# Planet Ark's Air Freshener Safe?



## dearblythe (Nov 15, 2012)

Hi all! I found this at the supermarket, thinking it might be bird-safe, and I just wanted to check?



On the back it says:

100% plant derived ingredients
No artificial perfumes or propellants

ingredients:
>30% alcohol*, 15-30% orange oil*, 5-15% lime oil*
(*plant derived)


To me, it seems ok, but again - I just wanted to make sure!


----------



## bjknight93 (Nov 13, 2011)

Is orange oil and lime oil considered essential oils? I've heard essential oils are not safe. 

I personally don't use anything scented, but I also know that anything that releases chemical fumes or soot is not safe for birds.

If you decided to use it, I certainly wouldn't use it in the same room as the birds and I'd close off their room.


----------



## Mezza (Feb 19, 2013)

This stuff is great. In saying that I haven't used it since Skiddles arrived. I also am reluctant to use anything scented.

May be worth emailing Planet Ark? Just a thought.

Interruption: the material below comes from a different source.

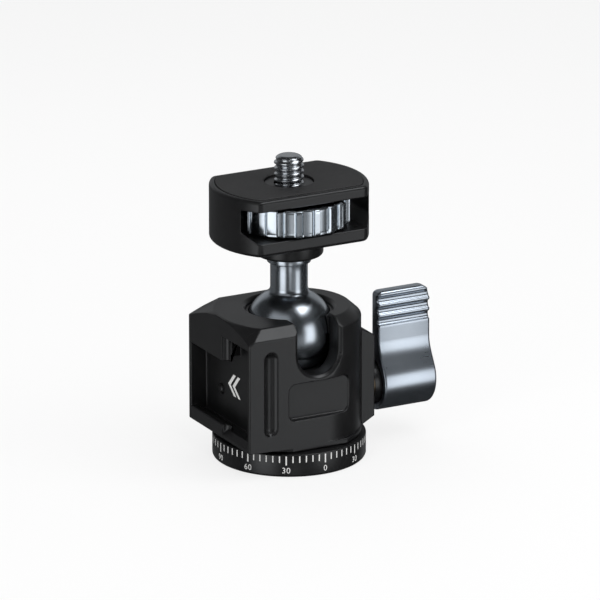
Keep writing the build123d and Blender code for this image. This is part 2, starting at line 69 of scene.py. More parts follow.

I emailed the bulsa wood company when I purchased a packet of bulsa wood to see if it was treated. They replied straight away.


----------



## karendh (Mar 25, 2013)

The only time I will use an airs spray of any kind is when Birdie is out on the balcony or after she has gone to bed in her own room, with the door closed. I'm quite sure that the droplets in the air can't be any good for such fragile lungs.


----------



## ParrotletsRock (Oct 8, 2013)

I was puttering around on their site and found this info on the product... http://www.orangepower.com.au/wp-content/uploads/MSDS/MSDS Orange oil air freshener.pdf
So no it is not bird safe.


----------



## dearblythe (Nov 15, 2012)

thanks everyone! darn it, i'm sad it's not safe - it smells so good. the reason i was after something that i could give a quick spray is well... i have a 14 year old dog and he farts. a lot. LOL. and if you've ever smelled a dog fart, you'd understand why i'd want to replace it with a quick spray of lime and orange.

back to the drawing board.


----------



## 22caity22 (Oct 3, 2013)

I can understand your pain! One of our recently rescued dogs farts whenever she relaxes, mostly due to not being used to the food apparently... but by gosh she can clear a room! Maybe put the bird in a room the dog doesn't use/you shut the dog out of? Or go from the other end of the board and try to limit the dog's farting? It may be due to his food or treats, anything going in his mouth (or not going in his mouth that should be) can cause it, especially wet foods! Could always ask a vet too, they can generally help, good luck!


----------



## blueybluesky (Jul 9, 2013)

I've seen them to, it's a shame it's not safe. 
My dad has a habit of feeding the dogs fart food, not very nice when the four of them let go together


----------